How to turn a shout into a supported sound
The fastest cue I use to pull a singer out of shouting is to change what they think they're doing. Instead of "sing this note louder," I say: call it. Like you're calling to a friend down the street — "hey!" — but at pitch. The calling voice engages chest weight naturally and puts the sound forward automatically, without the throat squeeze that "sing it louder" tends to trigger.
There's a real distinction buried in that cue that I drill with everyone, including teachers, who are the number-one profession for voice damage precisely because they shout over rooms all day. Learn to call instead of shout. Calling is supported, placed, and projected from the body. Shouting is forced, gripped, and projected from the throat. They can hit the same decibel level, but one builds the voice and the other erodes it.
Then build the support underneath it. The hiss is the exercise: a long, steady, audible "sssss" on a controlled exhale, ribs open, breath dropped in low, abs gently engaging to meter the air out. Build to twenty, thirty, forty seconds of smooth hiss. If you can't sustain a steady hiss, you don't yet have the support a powerful sound requires — and without it, the throat will keep volunteering for the job.

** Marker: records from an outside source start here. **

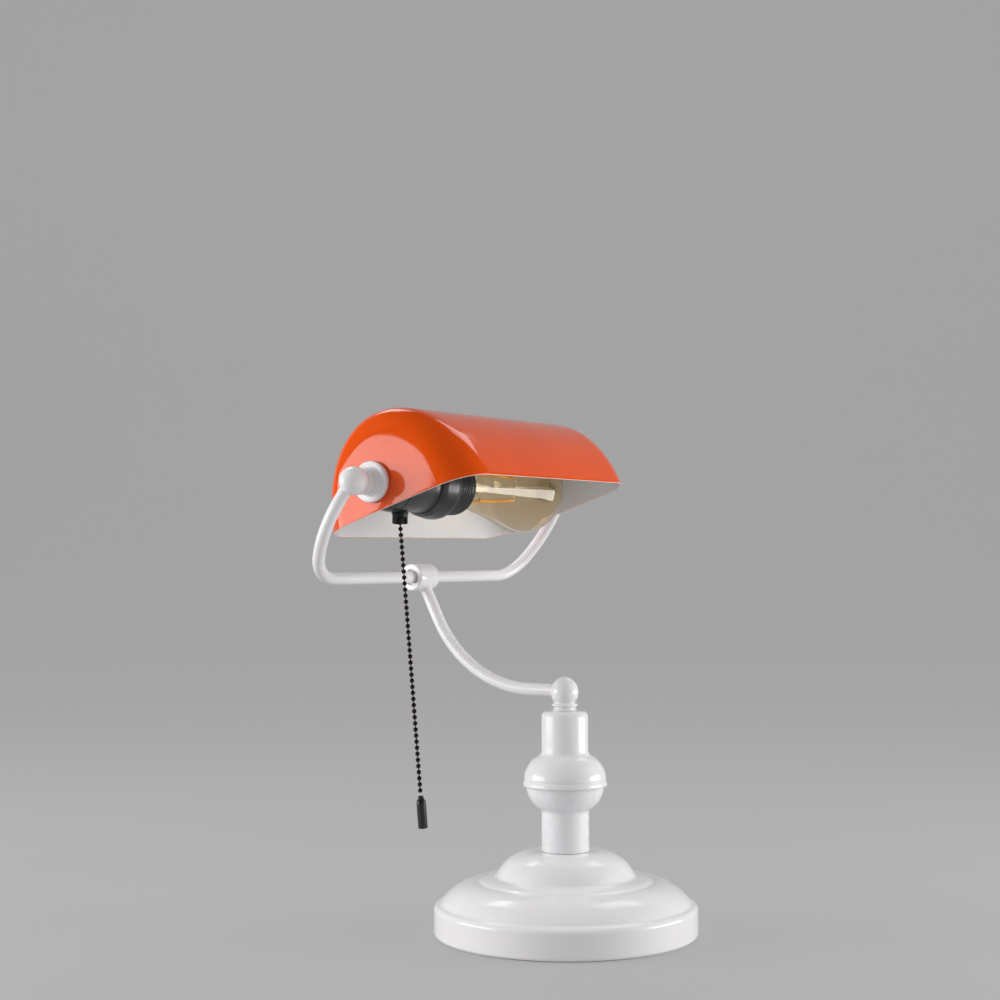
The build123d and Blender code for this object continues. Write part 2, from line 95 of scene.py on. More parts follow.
def spin(outline, origin=(0, 0, 0), axis=(0, 0, 1), steps=128, closed=True):
    """Turn an outline of (radius, height) points in mm about an axis."""
    up = Vector(axis).normalized()
    side = up.orthogonal().normalized()
    other = up.cross(side)
    verts = []
    rings = []
    for radius, height in outline:
        centre = Vector(origin) + up * height
        start = len(verts)
        if radius < ON_AXIS:
            verts.append(centre * MM)
            rings.append([start])
            continue
        for i in range(steps):
            angle = FULL_TURN * i / steps
            verts.append((centre + (side * cos(angle) + other * sin(angle)) * radius) * MM)
        rings.append(range(start, start + steps))
    faces = []
    following = rings[1:] + rings[:1] if closed else rings[1:]
    for low, high in zip(rings, following):
        for i in range(steps):
            j = (i + 1) % steps
            ring = (low[i % len(low)], low[j % len(low)], high[j % len(high)], high[i % len(high)])
            face = list(dict.fromkeys(ring))
            if len(face) > 2:
                faces.append(face)
    return verts, faces


def together(*solids):
    """Several sets of vertices and faces as one."""
    verts = []
    faces = []
    for more, sides in solids:
        start = len(verts)
        verts += more
        faces += [[start + corner for corner in side] for side in sides]
    return verts, faces


def piece(name, solid, finish, body, nodes, crease=38):
    """A smooth mesh piece that stands for its CAD nodes and rides its body."""
    mesh = bpy.data.meshes.new(name)
    mesh.from_pydata([tuple(v) for v in solid[0]], [], solid[1])
    work = bmesh.new()
    work.from_mesh(mesh)
    bmesh.ops.remove_doubles(work, verts=work.verts, dist=WELD)
    bmesh.ops.recalc_face_normals(work, faces=work.faces)
    work.to_mesh(mesh)
    work.free()
    mesh.shade_smooth()
    mesh.set_sharp_from_angle(angle=radians(crease))
    obj = bpy.data.objects.new(name, mesh)
    bpy.context.scene.collection.objects.link(obj)
    mesh.materials.append(finish)
    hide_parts(*nodes)
    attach(obj, body)
    return obj


def nodes_of(name):
    """A new material, its node tree and its Principled shader."""
    material = bpy.data.materials.new(name)
    material.use_nodes = True
    tree = material.node_tree
    shader = tree.nodes["Principled BSDF"]
    return material, tree, shader


def speckle(tree, scale, detail=3.0, roughness=0.5):
    """Noise in the piece's own coordinates, as fine as scale per metre."""
    place = tree.nodes.new("ShaderNodeTexCoord")
    noise = tree.nodes.new("ShaderNodeTexNoise")
    noise.inputs["Scale"].default_value = scale
    noise.inputs["Detail"].default_value = detail
    noise.inputs["Roughness"].default_value = roughness
    tree.links.new(place.outputs["Object"], noise.inputs["Vector"])
    return noise.outputs["Fac"]


def spread(tree, factor, low, high, start=0.35, end=0.65):
    """A noise factor as a number from low to high."""
    span = tree.nodes.new("ShaderNodeMapRange")
    span.inputs["From Min"].default_value = start
    span.inputs["From Max"].default_value = end
    span.inputs["To Min"].default_value = low
    span.inputs["To Max"].default_value = high
    tree.links.new(factor, span.inputs["Value"])
    return span.outputs["Result"]


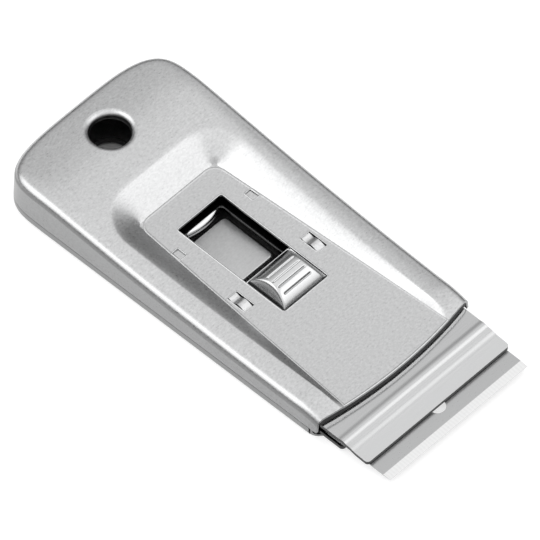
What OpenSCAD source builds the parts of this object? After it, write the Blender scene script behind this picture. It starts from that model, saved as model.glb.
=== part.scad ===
// Ceramic hob scraper: a flat sheet-steel housing with a blade carriage that slides out of its front.
// Millimetres. X runs from the rear end to the cutting edge, Z is up from the flat underside.
// Stations are distances from the rear end of the housing, with the blade slid out.

/* [Housing] */
// Length of the housing from its rear end to the middle of its front edge
house_l = 88; // [80:0.5:110]
// Width over the skirt at the rear
house_w = 44.2; // [43.6:0.1:60]
// How much narrower the housing is at its front
house_taper = 1.8; // [0.6:0.1:2]
// How far the front edge bulges forward in the middle
front_bulge = 2.2; // [0.5:0.1:4]
// Length of the rounded rear end
end_l = 13; // [8:0.5:20]
// Squareness of the rounded rear end
end_n = 3.8; // [2.4:0.1:5]
// Thickness of the housing sheet
sheet = 0.5; // [0.4:0.05:0.8]
// Radius rolled along the top edge
edge_r = 1.8; // [1:0.1:2.2]
// How far the skirt leans in from its lower edge to the rolled edge
draft = 0.2; // [0.1:0.05:0.2]
// Height of the top behind the recess, over the recess floor
rear_rise = 5.3; // [3:0.1:7]
// Height of the top at the front corners, over the recess floor
front_rise = 0.8; // [0.3:0.1:2]
// How far the top drops from its crown to the rear end
rear_drop = 1.5; // [0.2:0.1:2]
// Station of the crown of the top
crown_s = 12.5; // [10:0.5:18]
// How fast the top falls away in front of the crown
fall_power = 2.4; // [1.5:0.1:3]

/* [Back cover] */
// Height of the seam between the two covers
seam_h = 2.45; // [2.2:0.05:3]
// Height of the rim that stands inside the skirt
inner_rim_h = 1.7; // [1:0.1:2]
// Radius round the lower edge
lower_r = 1.2; // [1:0.1:1.6]
// Radius of the front corners
back_corner_r = 3.2; // [2:0.1:5]
// Gap between the rim and the skirt
rim_gap = 0.2; // [0.2:0.02:0.3]
// Length of the pressed pad at its foot
pad_l = 15.6; // [12:0.2:17]
// Width of the pressed pad at its foot
pad_w = 11.4; // [8:0.2:11.6]
// How far the sides of the pad lean in
pad_slope = 1.4; // [0.8:0.1:2.5]
// Distance from the rear edge of the window to the pad
pad_back = 1.2; // [0.8:0.1:3]
// Gap between the head of the pad and the carriage above it
pad_gap = 0.75; // [0.5:0.05:1]

/* [Recess] */
// Station of the rear border of the recess floor
floor_s = 27.9; // [25:0.2:32]
// Width of the recess floor at its rear corners
floor_w = 21.6; // [18:0.2:24]
// How much wider the recess floor is at the front
floor_flare = 7.2; // [2:0.2:9]
// Corner radius of the recess floor
floor_r = 3; // [2:0.1:5]
// Run of the recess wall at the rear
wall_run = 6.2; // [4:0.1:7]
// Run of the recess wall at the front
wall_run_front = 3.6; // [2:0.1:4]
// How far the front edge of the floor is turned down
front_drop = 0.5; // [0.2:0.1:0.8]
// Roundness of the top of the recess wall
wall_power = 1.7; // [1.2:0.1:2.5]

/* [Window and marks] */
// Distance from the rear border of the floor to the window
win_back = 6.3; // [4:0.1:9]
// Length of the window
win_l = 28.6; // [24:0.2:32]
// Width of the window
win_w = 12.1; // [10:0.1:14]
// Corner radius of the window
win_r = 0.5; // [0.2:0.1:1.5]
// Distance of the marks from the middle line
mark_y = 10.1; // [9.6:0.1:10.6]
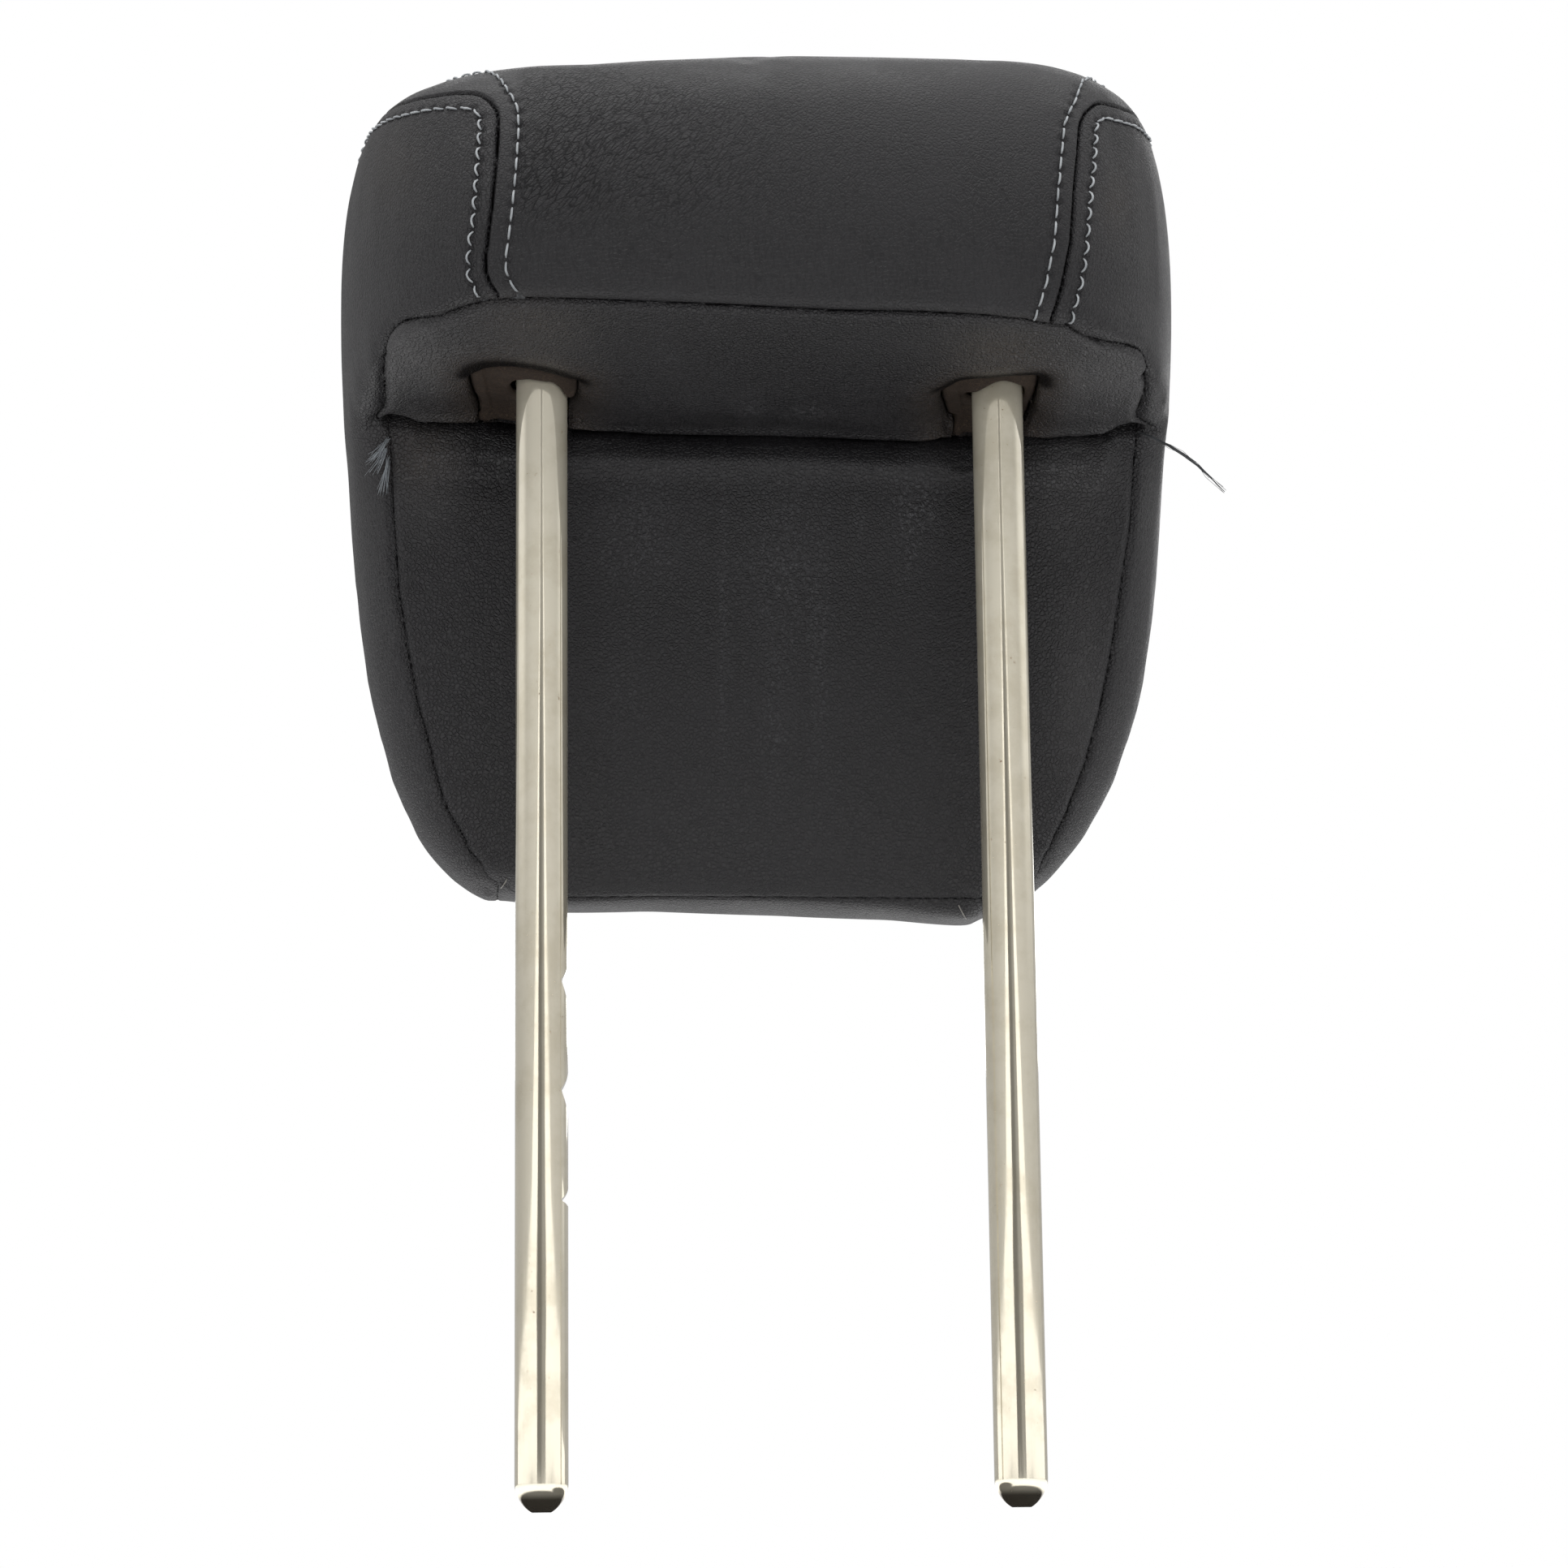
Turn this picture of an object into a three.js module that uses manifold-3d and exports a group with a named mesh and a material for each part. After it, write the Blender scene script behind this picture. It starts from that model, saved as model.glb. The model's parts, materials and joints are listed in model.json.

When "shouty" is a style — and how to fake it safely
Sometimes the music genuinely wants a rough, shouty texture. Punk, hardcore, certain rock and gospel idioms, a character who is supposed to sound ragged. That's a legitimate artistic choice, and you can produce the impression of a shout without actually shouting.
The trick is to keep the free, supported coordination underneath and add grit on top through resonance and a touch of controlled distortion, rather than through throat force. A skilled singer can sound like they're screaming their face off while their throat stays as free as it is on a lullaby. That's the difference between an artist who can do eight shows a week of an aggressive role and an amateur who blows out by the third performance. If you want that sound as a regular tool, build it with a coach who can hear what your throat is doing — this is not the place to teach yourself off internet clips.
Building the new coordination so it actually sticks
Knowing the difference between a call and a shout in your head does nothing for you under stage lights. The new coordination has to become automatic, and automatic only comes from reps. Here's the part most singers get wrong: they practice the way they go to the gym, in long punishing sessions a couple of times a week. The voice doesn't respond to that. The voice responds to frequency, not intensity. Practice it like brushing your teeth, a few focused minutes every day, not one heroic hour on Sunday. Short and daily rewires the habit. Long and occasional just tires you out and reinforces nothing.
A simple daily loop takes about ten minutes. Start with two or three minutes of lip bubbles, sliding gently from the bottom of your range to the top, keeping the bubble unbroken — that's your freedom check and your warm-up in one. Then a minute or two of the hiss to wake up the support. Then take the single phrase you're worried about and "call" it at a comfortable volume, two fingers pressed to your cheekbones, feeling for the buzz that tells you the sound is forward. If you can't feel the buzz, the sound isn't placed yet, and no amount of pushing will put it there — back off and find the ring at half the volume first. Only once it rings easily do you let it grow.
The goal across weeks is that the free, called, supported version becomes the path of least resistance, so that when adrenaline hits and you stop thinking, your body reaches for the healthy coordination by default. You don't rise to the occasion under pressure. You fall back to your training. That's the whole reason the daily reps matter: they decide what your throat does on the night you're not thinking about your throat at all.
The damage timeline, and when to get help
Shouty singing rarely hurts you on day one. That's what makes it dangerous. It builds habits, and habits build injuries. The singer who muscles their way to a belt that "works" gets away with it for a while — until it doesn't, and then they can't get through a phone call without the voice cutting out. Chronic hoarseness, a voice that tires fast, notes disappearing from the top of the range, pain or effort just to make ordinary sound — these are the warning lights.
If you're seeing them, back off the volume, rebuild the support and freedom from the ground up, and if hoarseness hangs on past two weeks, see a laryngologist for a look at the cords. Your voice is the one instrument you can't replace or upgrade. The voice you have at twenty-five is the voice you'll have at sixty-five, minus whatever damage you do in between.
So: is it bad to be shouty? Yes — but the answer isn't to shrink. It's to trade the shout for a free, supported, forward sound that's louder, healthier, and infinitely more thrilling than shouting ever was. Run the lip-bubble test on one phrase this week. If the bubble breaks, you've found your project. Build the support, find the ring, and let the room hear what your voice can actually do.